After roughly a decade of saturation in the meditation-app market, the practitioners who have continued meaningful contemplative practice through that decade have, on the survey research that has tracked the cohort, settled on approaches that are quieter and more durable than the app-driven framework had implied.

What the long-term practitioners are doing

The long-term practitioners are doing what long-term practitioners have always done: regular, brief sitting in the morning, with periodic longer sessions; supplementary practices integrated into daily life; occasional deeper engagement through retreats or instructor-led work.

The apps figure, in most reports, as supplementary rather than central. The practitioners who continue at meaningful daily practice are using the apps less than they did during the early years of their practice, not more.

What dropped away

What dropped away from the apps' framing was the assumption that gamification, streak tracking, and content variety would produce sustained engagement. The data on this assumption has been, with notable consistency, unflattering. Sustained engagement comes from the practice itself, not from the engagement-feature engineering around it.

The teacher side

The teacher side of the practice has, through the same period, been quietly maturing. Practitioners who are committed to long-term work increasingly seek defined teacher relationships, whether through local sangha communities, structured online programmes that emphasise teacher access, or longer retreat engagements. The teacher relationship produces a kind of orientation that the apps cannot replicate.

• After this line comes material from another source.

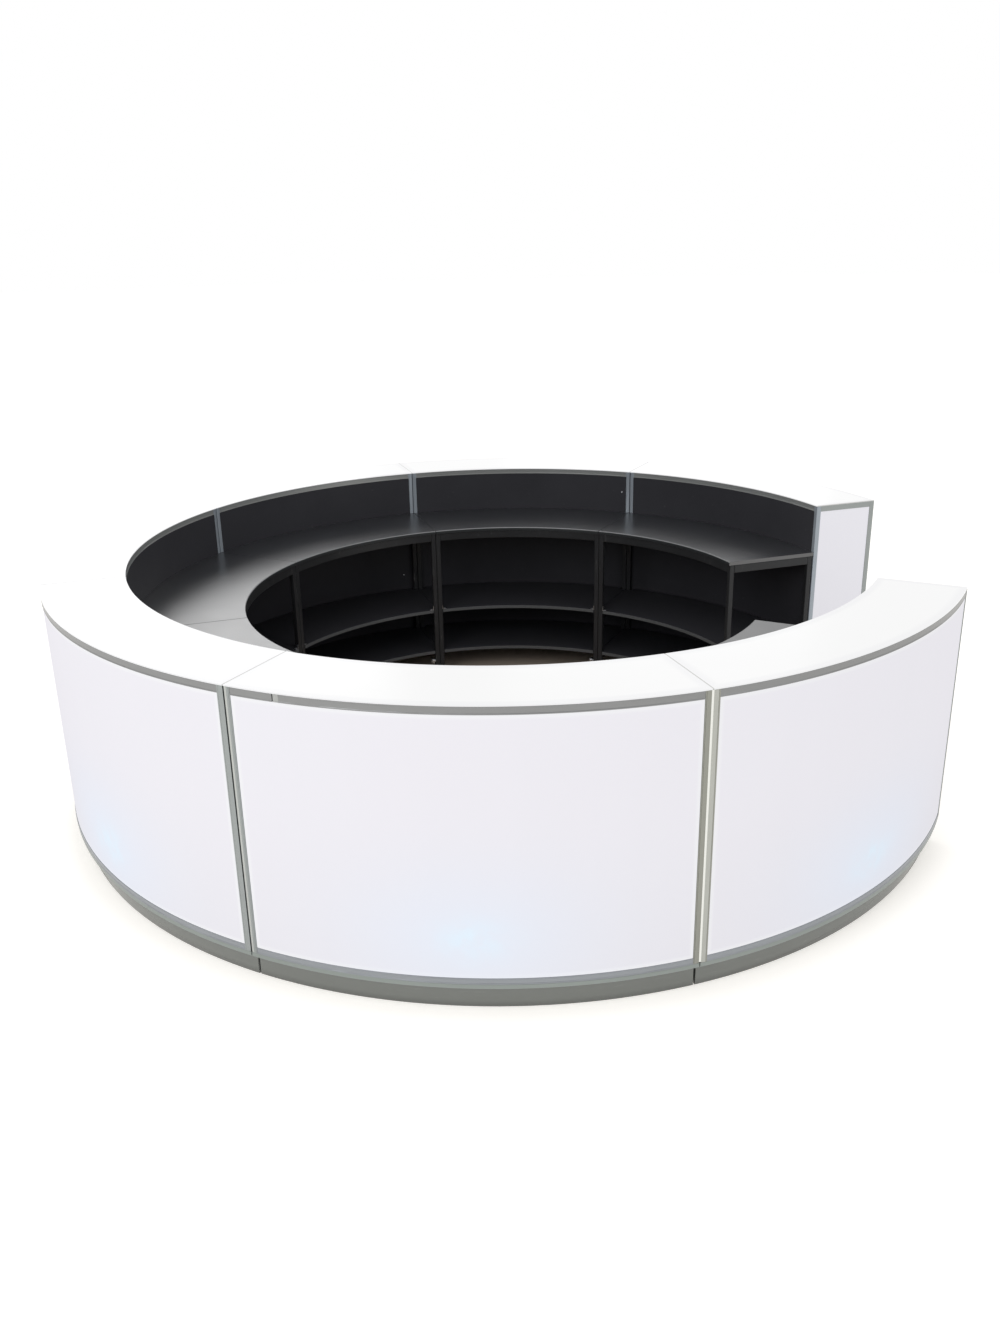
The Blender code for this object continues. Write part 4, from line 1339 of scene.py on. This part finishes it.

What this means for newer practitioners

For newer practitioners, the practical guidance from the long-term cohort is straightforward: pick a tradition, find a teacher, commit to a daily practice that begins at five or ten minutes rather than at the heroic durations the apps suggest. The duration grows naturally if the practice is sustained; if the practice is not sustained, no duration helps.

The longer view

The longer view is that meditation as a practice has, after a decade of mass-market exposure, found its way back to the patterns that have always sustained the long-term practitioners. The mass-market exposure produced more practitioners; the durable practice has remained what it has always been.